DIRECT-TO-CONSUMER (DTC) health and medical tests are risking people's health and wellbeing, argued a team of Australian and international experts in a paper published yesterday in the BMJ.
Better information and regulation are essential to protect consumers from potential harms of these tests, the authors of the paper said.
The tests, including hormone tests and food sensitivity tests, may cause harm from unnecessary worry, providing a false sense of security or leading people to use supplements and treatments they don't need and that may themselves cause harm.
Tests that claim to detect over 50 cancers before symptoms appear are currently being marketed in the US, but are more likely to detect cancers at an advanced stage, thereby limiting their benefits.
In Australia, more than 40% of DTC tests marketed online were sold as "health checks", and while these tests may tell people if their one-off reading is not within the "normal" range, they don't tell you if this means anything clinically.
One example the paper highlighted was testosterone tests, which are often targeted at male bodybuilders for "optimising" testosterone levels and can be misused to justify unsafe supplementation.

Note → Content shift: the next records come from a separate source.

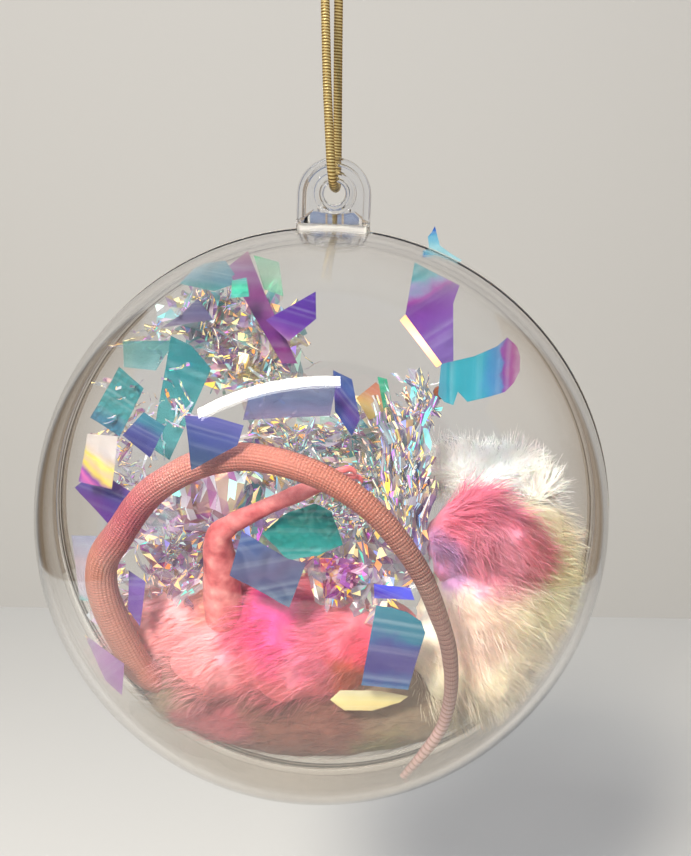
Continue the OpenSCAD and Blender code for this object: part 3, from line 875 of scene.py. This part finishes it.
def cut_film(name, node, finish, outline, bow=0.5, crease=0.2, seed=0, depth=None):
    """A piece cut to an outline of (across, up) points from the ball's centre, in its node's plane."""
    low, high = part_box(node)
    middle = (low + high) / 2 - BALL
    spots = np.array([v.co[:] for v in nodes[node].data.vertices])
    facing = Vector(np.linalg.svd(spots - spots.mean(0), full_matrices=False)[2][2])
    if depth is not None or abs(facing.y) < 0.5:
        facing = Vector((0, -1, 0))
    facing *= -1 if facing.y > 0 else 1
    step = 0.55
    ring = []
    for k, (x0, z0) in enumerate(outline):
        x1, z1 = outline[(k + 1) % len(outline)]
        count = max(1, round(math.hypot(x1 - x0, z1 - z0) / step))
        ring += [Vector((x0 + (x1 - x0) * i / count, z0 + (z1 - z0) * i / count)) for i in range(count)]
    xs, zs = [p.x for p in ring], [p.y for p in ring]
    wide, tall = max(xs) - min(xs), max(zs) - min(zs)
    spots = list(ring)
    for i in range(1, int(wide / step)):
        for j in range(1, int(tall / step)):
            q = Vector((min(xs) + i * step + 0.11 * (j % 2), min(zs) + j * step))
            inside = False
            for a, b in zip(ring, ring[1:] + ring[:1]):
                if (a.y > q.y) != (b.y > q.y) and q.x < (b.x - a.x) * (q.y - a.y) / (b.y - a.y) + a.x:
                    inside = not inside
            if inside and min((q - p).length for p in ring) > step * 0.45:
                spots.append(q)
    links = [(k, (k + 1) % len(ring)) for k in range(len(ring))]
    flat, _, cells, _, _, _ = geometry.delaunay_2d_cdt(spots, links, [], 1, 1e-4)
    cx, cz = sum(xs) / len(xs), sum(zs) / len(zs)
    points, cuts = [], []
    for level in (1, -1):
        for p in flat:
            x, z = p.x, p.y
            if depth is None:
                slope = (x - middle.x / MM) * facing.x + (z - middle.z / MM) * facing.z
                y = middle.y - slope / facing.y * MM
            else:
                y = depth * MM
            across = (x - cx) / max(wide, 1)
            up = (z - cz) / max(tall, 1)
            rise = bow * (2 * (across * 0.5 + up) ** 2 - 0.3)
            rise += crease * (1.6 * abs(noise.noise(Vector((x * 0.28, z * 0.28, seed * 7.3)))) - 0.3)
            points.append(BALL + Vector((x * MM, y, z * MM)) + facing * (rise * MM + level * 0.025 * MM))
            cuts.append(((x - min(xs)) / wide, (z - min(zs)) / tall))
    count = len(flat)
    faces = [tuple(c) for c in cells] + [tuple(i + count for i in reversed(c)) for c in cells]
    open_edges = {}
    for c in cells:
        for a, b in zip(c, list(c[1:]) + [c[0]]):
            key = (min(a, b), max(a, b))
            open_edges[key] = None if key in open_edges else (a, b)
    faces += [(e[1], e[0], e[0] + count, e[1] + count) for e in open_edges.values() if e]
    mesh = mesh_of(name, points, faces)
    layer = mesh.uv_layers.new(name="cut")
    for loop, cut in zip(mesh.loops, layer.data):
        cut.uv = cuts[loop.vertex_index]
    work = bmesh.new()
    work.from_mesh(mesh)
    bmesh.ops.recalc_face_normals(work, faces=work.faces)
    work.to_mesh(mesh)
    work.free()
    mesh.set_sharp_from_angle(angle=math.radians(35))
    made = new_object(name, mesh)
    made.data.materials.append(finish)
    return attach(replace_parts(made, node), "back_half")


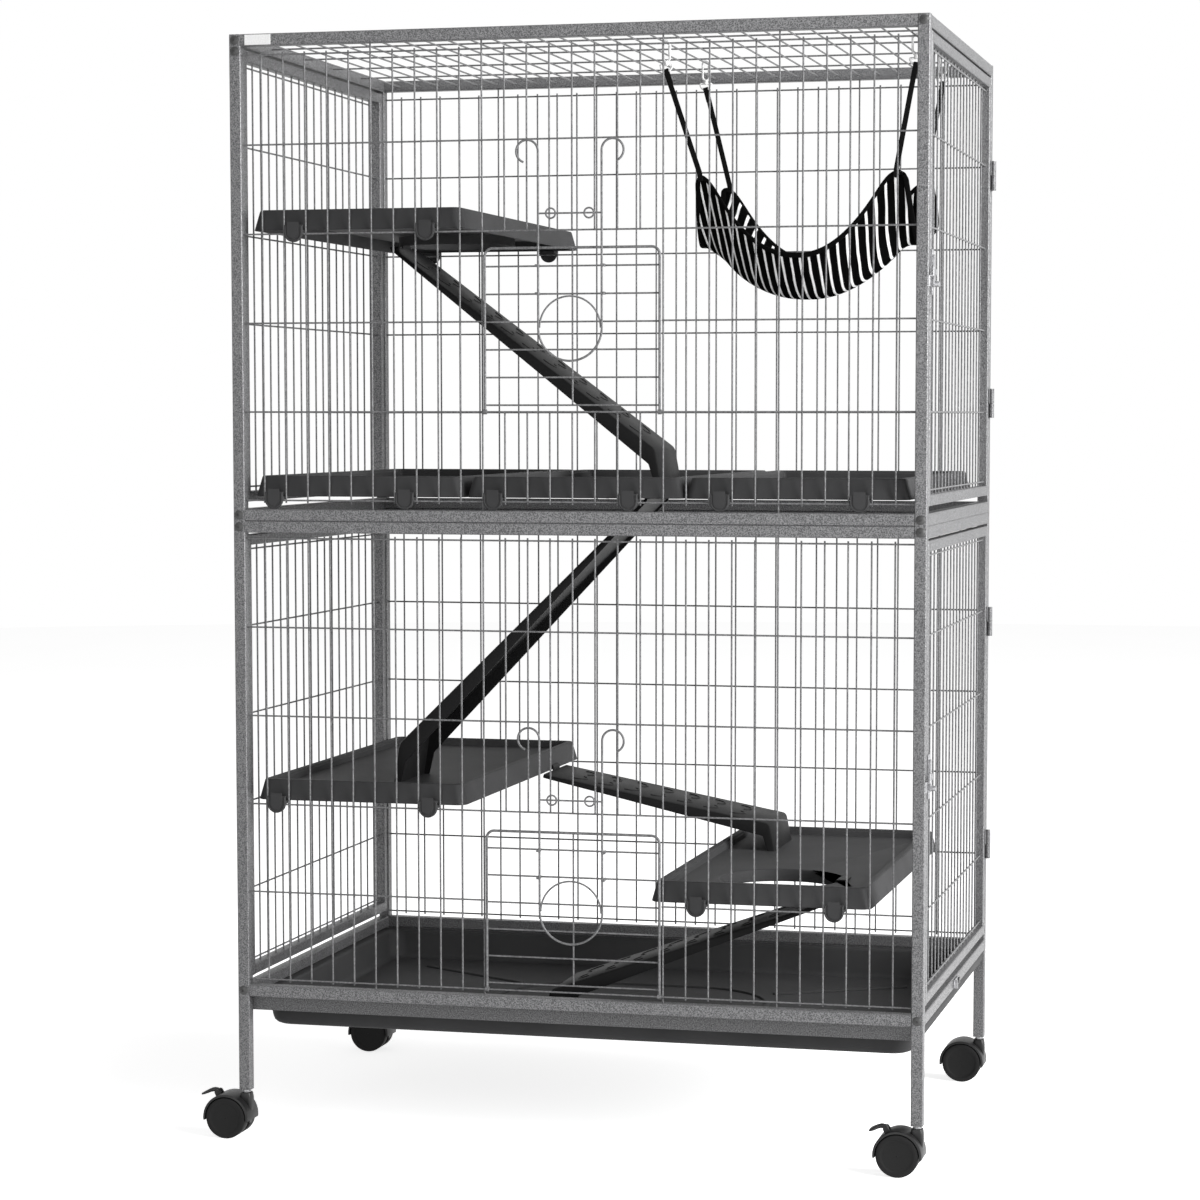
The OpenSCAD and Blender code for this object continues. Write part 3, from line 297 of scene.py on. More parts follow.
class Nodes:
    """The node tree of a material or a world, emptied and built up with short calls."""

    def __init__(self, owner):
        owner.use_nodes = True
        self.tree = owner.node_tree
        self.tree.nodes.clear()

    def add(self, kind, **values):
        node = self.tree.nodes.new(kind)
        for key, value in values.items():
            setattr(node, key, value)
        return node

    def plug(self, value, socket):
        """Links a node's output to a socket, or sets the socket to a plain value."""
        if isinstance(value, bpy.types.NodeSocket):
            self.tree.links.new(value, socket)
        else:
            socket.default_value = value

    def feed(self, node, **inputs):
        """Plugs values into a node's inputs, by their names with _ for a space."""
        for key, value in inputs.items():
            self.plug(value, node.inputs[key.replace("_", " ")])

    def math(self, kind, *values):
        node = self.add("ShaderNodeMath", operation=kind)
        for value, socket in zip(values, node.inputs):
            self.plug(value, socket)
        return node.outputs[0]


class Finish(Nodes):
    """A material with one Principled shader."""

    def __init__(self, name, **sockets):
        self.mat = bpy.data.materials.new(name)
        super().__init__(self.mat)
        self.shader = self.add("ShaderNodeBsdfPrincipled")
        self.out = self.add("ShaderNodeOutputMaterial")
        self.plug(self.shader.outputs[0], self.out.inputs[0])
        self.feed(self.shader, **sockets)

    def place(self):
        return self.add("ShaderNodeTexCoord").outputs["Object"]

    def noise(self, scale, detail=2.0, rough=0.5, where=None):
        node = self.add("ShaderNodeTexNoise")
        self.feed(node, Scale=scale, Detail=detail, Roughness=rough,
                  Vector=where or self.place())
        return node.outputs["Fac"]

    def spread(self, value, low, high, to_low, to_high):
        node = self.add("ShaderNodeMapRange")
        self.feed(node, From_Min=low, From_Max=high, To_Min=to_low, To_Max=to_high, Value=value)
        return node.outputs["Result"]

    def ramp(self, value, stops):
        node = self.add("ShaderNodeValToRGB")
        band = node.color_ramp
        while len(band.elements) < len(stops):
            band.elements.new(0.5)
        for element, (at, rgb) in zip(band.elements, stops):
            element.position = at
            element.color = (*rgb, 1)
        self.feed(node, Fac=value)
        return node.outputs["Color"]

    def two_tone(self, value, dark, light):
        """From one colour where a noise is low to another where it's high."""
        return self.ramp(value, ((LOW, dark), (HIGH, light)))

    def axes(self, value):
        node = self.add("ShaderNodeSeparateXYZ")
        self.feed(node, Vector=value)
        return node.outputs

    def wave(self, value, rate):
        return self.math("SINE", self.math("MULTIPLY", value, rate))

    def base(self, value):
        self.feed(self.shader, Base_Color=value)

    def rough(self, value, at_low, at_high):
        """The roughness where a noise is low and where it's high."""
        self.feed(self.shader, Roughness=self.spread(value, LOW, HIGH, at_low, at_high))

    def bump(self, value, depth, strength):
        """Raises the surface by a value; depth is in millimetres."""
        node = self.add("ShaderNodeBump")
        self.feed(node, Distance=depth * MM, Strength=strength, Height=value)
        self.feed(self.shader, Normal=node.outputs[0])


def shade(rgb, k):
    return tuple(min(1.0, c * k) for c in rgb)


def grey(level):
    return (level, level, level)


def hammered_paint(name, light, dark, fleck):
    f = Finish(name, Metallic=0.25, Roughness=0.42)
    cells = f.noise(1 / fleck, detail=2.5, rough=0.62)
    middle = tuple((a + b) / 2 for a, b in zip(light, dark))
    f.base(f.ramp(cells, ((0.36, dark), (0.5, middle), (0.62, light))))
    f.rough(cells, 0.55, 0.34)
    f.bump(cells, 0.25, 0.5)
    return f.mat


def wire_paint(rgb):
    f = Finish("wire_paint", Metallic=0.1, Roughness=0.45, Specular_IOR_Level=0.25)
    cells = f.noise(420)
    f.base(f.ramp(cells, ((0.35, shade(rgb, 0.75)), (0.65, shade(rgb, 1.3)))))
    f.rough(cells, 0.5, 0.36)
    f.bump(cells, 0.1, 0.3)
    return f.mat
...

Hormone tests for women that claim to indicate menopause or chance of conceiving have poor accuracy and may provide incorrect or misleading information to women about fertility or symptoms, they pointed out, adding that the accuracy of HIV self-testing is also problematic.
On the other hand, there are tests such as the self-test kit for chlamydia and gonorrhoea recently approved by the TGA (PD 21 Nov) that can potentially lead to better outcomes by increasing the likelihood of earlier detection.
The researchers said that information provided with the product or in marketing material is sometimes incomplete, misleading or false, giving consumers a false basis for health decisions.
"Clearly, current regulatory frameworks are inadequate in responding to the new ways in which DTC tests are being sold and used," noted the authors.
The report called for more accountability on the part of suppliers, and for regulators to broaden concepts of harm to include financial burden, psychological and physical harm, overdiagnosis and ineffective diagnosis associated with DTC tests.